Frances O’Grady, the TUC general secretary, said the government was seeking to limit workers’ ability to bargain for better wages just when inflationary pressures are reaching their peak.

“The right to strike is a fundamental freedom,” she said. “But the Conservative government is attacking it at every opportunity. Threatening this right tilts the balance of power too far towards employers, and breaches the legal obligations ministers signed up to in government.”

Relations between unions and the government have almost completely broken down in recent months, as low unemployment and rapidly rising prices have prompted an increased number of industrial disputes. That has spilled over into a wave of strike action for higher pay and better conditions across sectors ranging from rail and port workers to Royal Mail employees and even barristers.

The TUC’s 31-page report, seen by the Guardian, detailed a series of law changes and proposals that it said would make it harder to strike. Those changes would impinge on rights of freedom of association and collective bargaining that should be guaranteed by ILO conventions ratified by the UK, the union body argued.

It wrote: “The TUC is extremely concerned that these plans would severely impinge on unions’ rights […] in particular by making it extremely difficult to take effective industrial action.”

If it decides the complaint is valid, the ILO has the power to censure the UK as a signatory to its conventions in reports. That could be embarrassing for the government, which regularly comments on rights in other countries. However, the ILO does not have the power to intervene directly in British lawmaking.

The government has already introduced some laws this year that aim to limit the influence of unions. In July MPs voted through a law to allow companies to employ agency workers to replace striking workers, despite the objections of the Recruitment and Employment Confederation, a lobby group for businesses in the sector.
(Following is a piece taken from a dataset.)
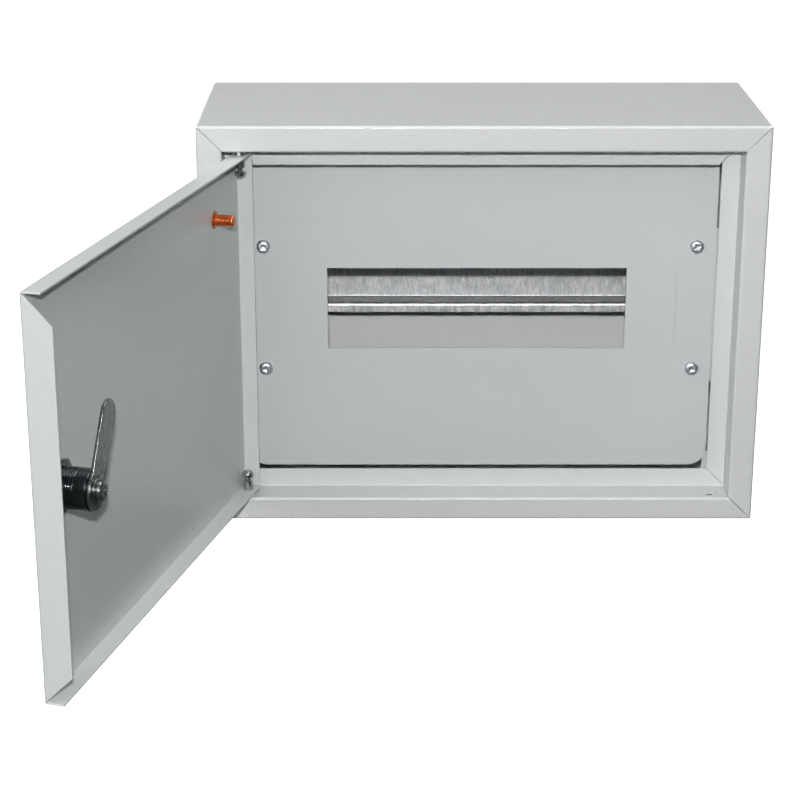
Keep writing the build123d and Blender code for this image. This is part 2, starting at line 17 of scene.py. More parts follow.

Kwasi Kwarteng, who is tipped to be Truss’s chancellor, has previously said the changes to “burdensome, 1970s-style restrictions” are necessary to curb “militant trade union action”.

Truss has threatened to impose legal minimum levels of service in critical national infrastructure. That could severely limit the ability of teachers, postal workers and the energy sector to take strike action, as well as transport workers who have staged several strikes across the country this summer.

The prime minister to be sought during the Conservative leadership campaign to portray herself as a political heir to Margaret Thatcher, who fought against unions in the 1980s. In July, Truss said: “I will do everything in my power to make sure that militant action from trade unions can no longer cripple the vital services that hard-working people rely on.”

Other changes mooted by the current transport secretary, Grant Shapps, would impose more detailed technical requirements before unions can take industrial action.

They include banning strikes by different unions in the same workplace, limiting the number of pickets at critical infrastructure, requiring a 60-day “cooling off period” between strikes, and increasing minimum notice periods for strike action. Shapps also said the government would seek to “outlaw intimidatory language”, without detailing how that would work.